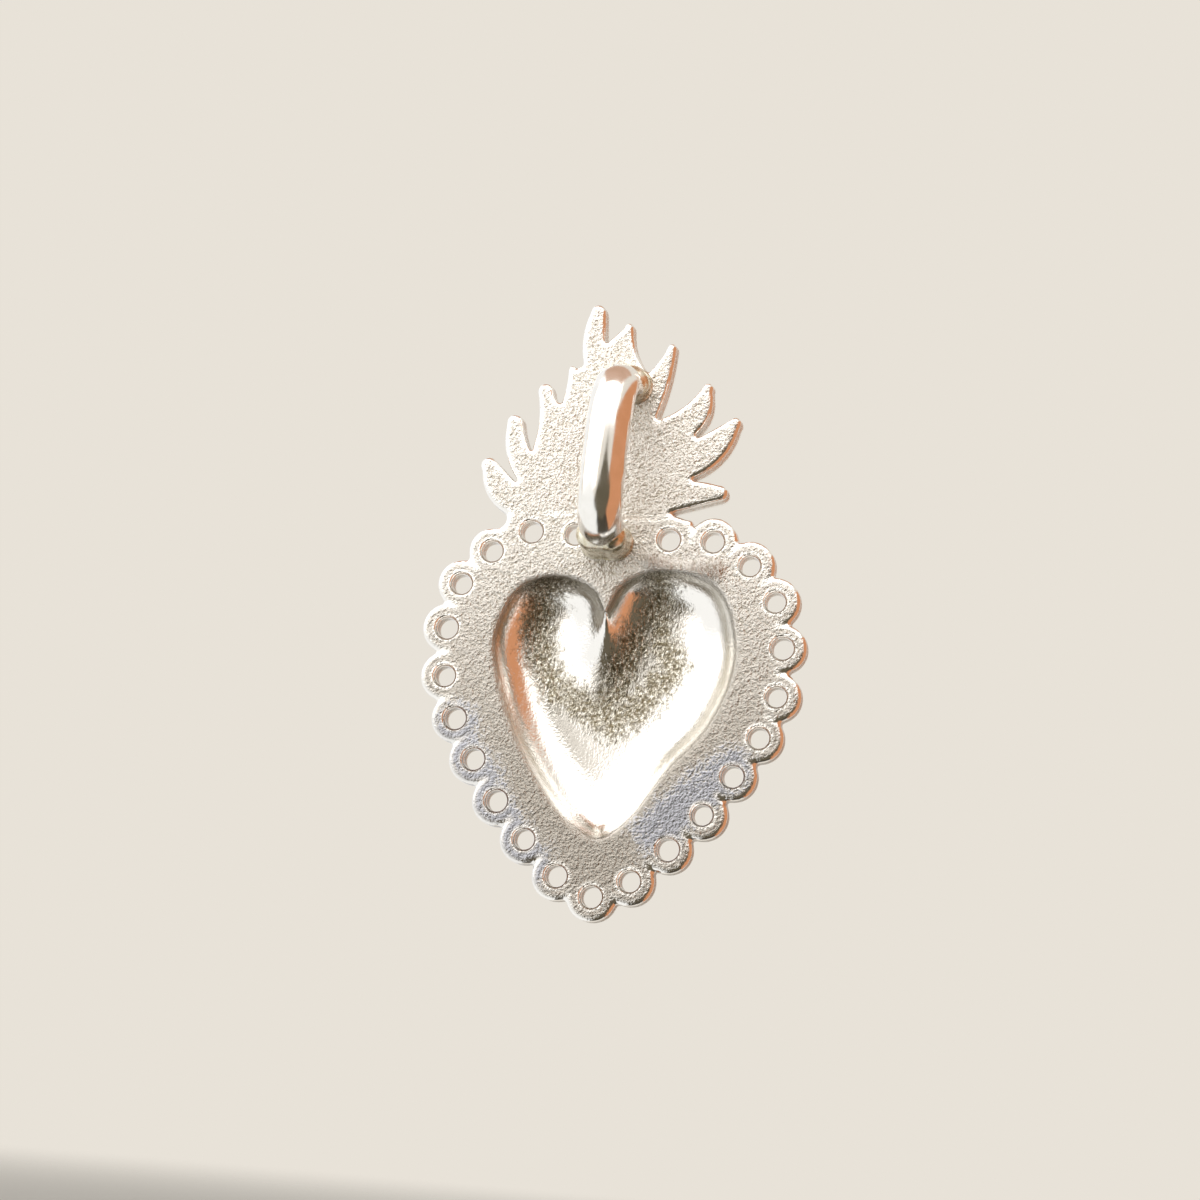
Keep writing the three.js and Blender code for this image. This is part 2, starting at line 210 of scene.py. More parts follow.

---

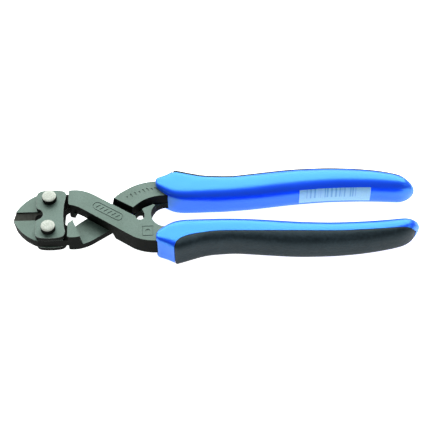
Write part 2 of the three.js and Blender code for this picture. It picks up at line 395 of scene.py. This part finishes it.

* * *

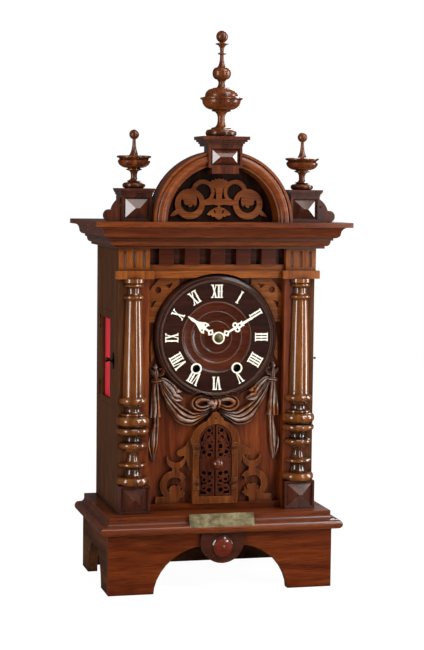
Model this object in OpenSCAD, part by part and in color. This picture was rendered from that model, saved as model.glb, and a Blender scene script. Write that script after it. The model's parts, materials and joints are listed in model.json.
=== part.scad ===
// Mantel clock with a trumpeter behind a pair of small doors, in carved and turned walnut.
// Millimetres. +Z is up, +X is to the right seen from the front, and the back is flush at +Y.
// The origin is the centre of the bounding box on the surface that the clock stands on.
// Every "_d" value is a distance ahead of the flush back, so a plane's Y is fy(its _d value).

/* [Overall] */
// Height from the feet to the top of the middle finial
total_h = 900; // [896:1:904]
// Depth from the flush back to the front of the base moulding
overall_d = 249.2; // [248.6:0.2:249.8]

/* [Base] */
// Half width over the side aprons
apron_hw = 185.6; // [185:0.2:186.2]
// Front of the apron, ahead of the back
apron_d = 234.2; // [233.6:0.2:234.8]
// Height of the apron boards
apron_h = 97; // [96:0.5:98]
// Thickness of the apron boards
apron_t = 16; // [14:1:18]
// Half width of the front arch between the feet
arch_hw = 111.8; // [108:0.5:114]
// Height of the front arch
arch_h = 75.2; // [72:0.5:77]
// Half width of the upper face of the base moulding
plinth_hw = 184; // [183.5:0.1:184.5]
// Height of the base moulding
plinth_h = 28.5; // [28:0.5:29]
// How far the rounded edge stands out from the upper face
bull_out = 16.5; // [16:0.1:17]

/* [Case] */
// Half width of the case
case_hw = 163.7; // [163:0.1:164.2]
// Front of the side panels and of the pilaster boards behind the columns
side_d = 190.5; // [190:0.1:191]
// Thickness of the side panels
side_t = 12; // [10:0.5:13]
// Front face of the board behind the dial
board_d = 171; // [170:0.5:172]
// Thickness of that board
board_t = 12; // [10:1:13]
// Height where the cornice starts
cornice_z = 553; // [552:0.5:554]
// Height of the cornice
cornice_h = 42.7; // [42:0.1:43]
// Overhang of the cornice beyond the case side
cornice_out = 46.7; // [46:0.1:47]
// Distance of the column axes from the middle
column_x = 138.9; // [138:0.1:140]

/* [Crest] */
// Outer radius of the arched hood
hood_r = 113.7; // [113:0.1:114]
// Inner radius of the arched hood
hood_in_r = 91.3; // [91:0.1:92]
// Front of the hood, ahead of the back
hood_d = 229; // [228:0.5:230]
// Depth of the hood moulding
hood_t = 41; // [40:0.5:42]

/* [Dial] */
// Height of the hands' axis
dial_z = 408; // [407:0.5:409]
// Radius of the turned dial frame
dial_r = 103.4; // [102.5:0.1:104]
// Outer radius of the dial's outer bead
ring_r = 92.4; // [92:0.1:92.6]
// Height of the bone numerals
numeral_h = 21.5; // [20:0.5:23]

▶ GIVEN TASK
Go over the records above and tally the lines with the word "part" in them. Give the number alone.

▶ OUTPUT OF THE EXERCISE
4